At the moment, though, my grades, even though I have a mere three or four days left in the semester, are the last priority on my mind.
Oh, Sue and Max are getting a divorce. Whether they are doing it because Max died, or whether Max died because they are doing it, I'm not sure. But their whole family is now falling apart. And it is painful to imagine.
I keep thinking of Matt. I knew him as a classmate, I knew him as my friend's brother, but I didn't truly know him. I don't feel guilty for his death, I don't feel responsible, because I shouldn't, but I do feel his death hasn't vindicated him of anything. His death has only saddened me further about his situation, about how his life has been.
You have my prayers, Matt Wilson. Dream well, sleep well.
I also recall last night. I told you already that it was one of those times I've frozen up completely. Another time I expect to benumb like that again is when I die. Because essentially, when that happens, I will not breathe, eat, sleep, think, or concentrate. That's true, isn't it?
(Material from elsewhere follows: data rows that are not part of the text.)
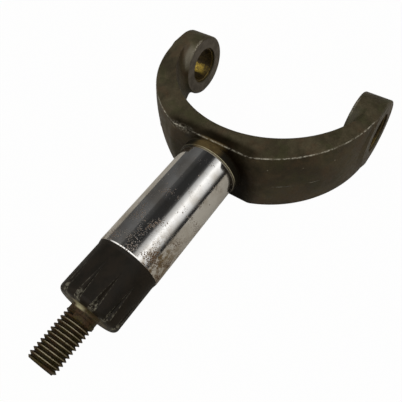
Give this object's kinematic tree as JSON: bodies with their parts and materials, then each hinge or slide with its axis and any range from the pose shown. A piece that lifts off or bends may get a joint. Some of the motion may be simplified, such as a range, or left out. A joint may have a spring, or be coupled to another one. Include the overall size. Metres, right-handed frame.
{
  "type": "shift fork",
  "caption": "Forged C-shaped yoke with a bushed eye at each tip, on a ground journal that ends in a fluted seat and a threaded stud.",
  "frame": {"origin": "middle of the eyes' common axis, halfway between the two eyes", "axes": "+X along the shank towards the stud, Y along the eyes' common axis, +Z square to the plane of the C"},
  "size_m": [0.2674, 0.1658, 0.0498],
  "materials": {
    "forged_steel": "dark oily forging with a ground journal, a blackened seat and a rusty thread",
    "bush_bronze": "worn bronze with dark oil in its pores"
  },
  "bodies": {
    "root": {"fork": "forged_steel", "bush_left": "bush_bronze", "bush_right": "bush_bronze"}
  },
  "joints": []
}
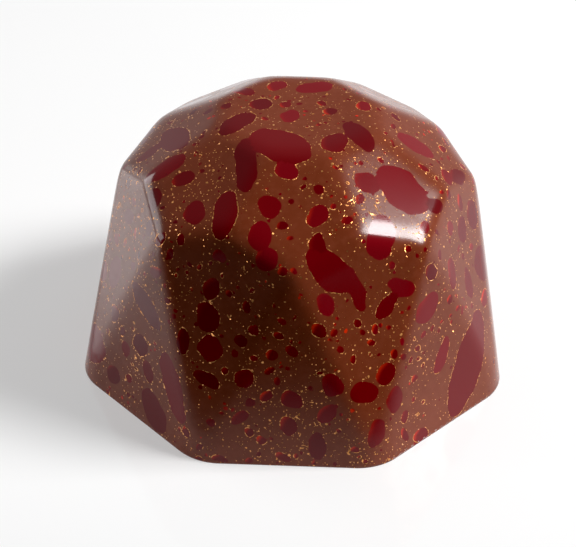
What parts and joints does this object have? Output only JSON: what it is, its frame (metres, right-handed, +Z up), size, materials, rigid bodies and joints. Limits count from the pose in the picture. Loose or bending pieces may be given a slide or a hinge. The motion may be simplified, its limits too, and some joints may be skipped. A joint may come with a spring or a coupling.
{
  "type": "chocolate bonbon",
  "caption": "Moulded chocolate bonbon, a faceted gem-shaped dome on a flat base, splashed with red cocoa butter and fine gold flecks.",
  "frame": {"origin": "middle of the flat base, on the surface that the bonbon rests on", "axes": "+Z up, from the base to the flat top; -Y square to one straight side of the base; +X to the right of that side, seen from in front"},
  "size_m": [0.029, 0.029, 0.018],
  "materials": {
    "chocolate": "polished milk chocolate with red cocoa-butter splashes and gold flecks"
  },
  "bodies": {
    "root": {"bonbon": "chocolate"}
  },
  "joints": []
}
This is what I remember from last night: I sift through old high school yearbooks, gazing at Matt in every picture, but not only him. I look at everybody's faces, imagining what my life would feel like if they committed suicide. That girl in my Lit class? Do I even know her? My boyfriend's best friend? Have I even talked to him lately? Maya? Why don't I have the guts to drive over to her and tell her I love her? I imagine every possibility, and I cry and I cry and I cry. And then I look up suicide statistics on the internet. And celebrity suicides. And obituaries of strangers who committed suicide. Random strangers. When I am finished, it's about two in the morning and I am gritty and I am exhausted, but I still can't stop. Eventually, sleep claims me when I curl up in fetal position, hoping, wishing, praying, that this is all a dirty trick, just a horrendous nightmare.
But four hours later, it's Friday morning, and I wake up, and all of it's still there. All of it's very real, and that's when I realize how cruel life has been to me.